How often do Earth and Mars align for spacecraft launches?
A favorable launch window occurs approximately every 26 months, reflecting the difference in orbital speeds between Earth (67,000 mph) and Mars (54,000 mph) and the time it takes Earth to lap Mars in their respective orbits. Missing a launch window means waiting another 26 months for the next opportunity, which is a key constraint in every Mars mission planning cycle.
How are planetary years used in space mission planning?
Precise orbital period data is essential for calculating launch windows, transit times, and communication delays for every interplanetary mission. For Mars, the 26-month opposition cycle determines when missions can launch. For Jupiter, gravitational assist trajectories must be precisely timed against Jupiter’s 11.86-year orbital position. For Saturn and beyond, mission designers must plan around decades-long orbital periods to ensure spacecraft arrive when the target planet is at the right point in its orbit, making planetary year length one of the most practically important numbers in space exploration.
How long is a year on Pluto?
A year on Pluto lasts 248 Earth years. Pluto was reclassified from planet to dwarf planet by the International Astronomical Union in 2006, but it still completes a full orbit around the Sun on the same Keplerian principles as the eight main planets.

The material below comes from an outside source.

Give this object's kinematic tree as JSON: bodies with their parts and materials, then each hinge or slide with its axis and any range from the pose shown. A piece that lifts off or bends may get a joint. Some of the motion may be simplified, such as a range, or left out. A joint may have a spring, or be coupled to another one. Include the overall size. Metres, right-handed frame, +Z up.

Pluto’s orbit is steeply inclined at 17 degrees relative to the ecliptic plane and has a high eccentricity of 0.25, meaning Pluto actually swings inside Neptune’s orbit for roughly 20 years of every 248-year cycle.
What is the shortest year in the solar system?
Mercury has the shortest year in the solar system at 87.97 Earth days. Mercury’s proximity to the Sun at an average distance of 36 million miles and its high orbital speed of roughly 107,000 miles per hour combine to produce the fastest orbit of any planet. No other planet comes close, with Venus’s year at 224.7 days being more than twice as long as Mercury’s.